Er is nog wel zo'n liturgische uitroep, bijvoorbeeld in de vespers
van het Pinksterfeest:
‘De Geest van de Heer
heeft het hele aardrijk vervuld!' Die gaat over hetzelfde.
Vervulling, vernieuwing, herschepping, dat zijn de woorden die staan
voor het werk van de Heilige Geest.
Het is de mens die gezond is, toch eigen, te streven naar verbetering.
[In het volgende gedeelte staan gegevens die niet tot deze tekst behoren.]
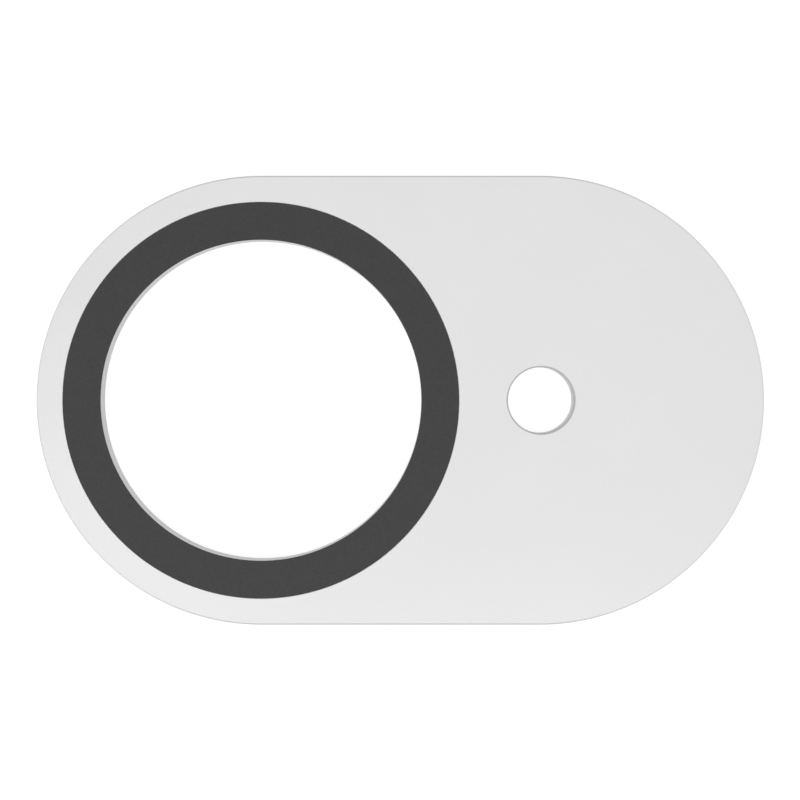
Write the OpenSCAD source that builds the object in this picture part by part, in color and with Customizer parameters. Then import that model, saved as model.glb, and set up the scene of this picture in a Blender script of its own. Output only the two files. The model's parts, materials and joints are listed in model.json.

We mogen dat cultuur noemen, dat we iets máken van ons leven,
er een mooie vorm aan geven. Zijn wij gelovig, dan zullen wij toch
ook met vertrouwen zien op onze toekomst. Toekomst niet alleen van
ons persoonlijk, maar van onze kinderen en vrienden, ja nog ruimer:
de toekomst van deze aarde. Door het geloof verwachten wij een nieuwe
hemel en een nieuwe aarde.
Dat wij mensen hopen, verwachtingen hebben, uitzien naar een wereldeeuw
waarin alle dingen nieuw zijn, dát is het verborgen werk van
de Heilige Geest. Het heeft dezelfde kwaliteit als dat, wat wij liturgisch
uitgeroepen hebben in deze viering: de lofprijzing tot de Heer
die zijn Geest uitzendt, zodat zijn werken worden geschapen, en, dat
Hij het aanzicht van de aardbodem vernieuwt.
Het is een voortgaande schepping, een voltooiing van dat waarmee de
Heere-God eenmaal is
begonnen. Wij zien daar naar uit. Het is de Geest van God die in u
en mij de hoop heeft gelegd.
Hier kunnen wij ook bemerken, hoezeer het werk van de Pinkstergeest
met Pasen te maken heeft.
Pasen, het opstandingsfeest, daarin zit ook de dimensie van de hele
schepping.
Wat met de opstanding van onze Heer
Jezus Christus aangevangen is, dat vindt zijn voltooiing in het Pinksterfeest.
De Geest van de Vader en de Zoon wil door heel de wereld gaan, en
liefst elk mensenhart toespreken over die vernieuwing en voltooiing!
Hier is de ware inhoud van de zending!
Dat is méér, dat is anders dan een nieuwe godsdienst!
Het ging niet om een nieuwe godsdienst waarvan zij gezegd zouden hebben:
dit is de enige ware... !
De eerste leerlingen van Jezus gingen de wereld in met een belofte.
Een belofte voor deze aardbodem.
De Kerk is alleen maar geloofwaardig wanneer zij spreekt namens God
en Christus. Zij is niet geloofwaardig wanneer zij de wereld bestookt
met meningen en plannen.
De Kerk is niet een wereldverbeteraar, maar zij is wel meevoelend
en medelijdend, en dan, na veel geluisterd te hebben, dan pas verkondigt
zij Gods beloften voor deze aarde. De verkondiging van Pinksteren
vandaag is bemoedigend bedoeld, want zo wordt de mensen verkondigd
dat er toekomst is, dat alle eerlijke, opbouwende arbeid niet tevergeefs
is.
De Geest van de Heer
vernieuw het aanzicht van de aardbodem! Daarom, omdat er toekomst
is, daarom is dit leven waard om geleefd te worden.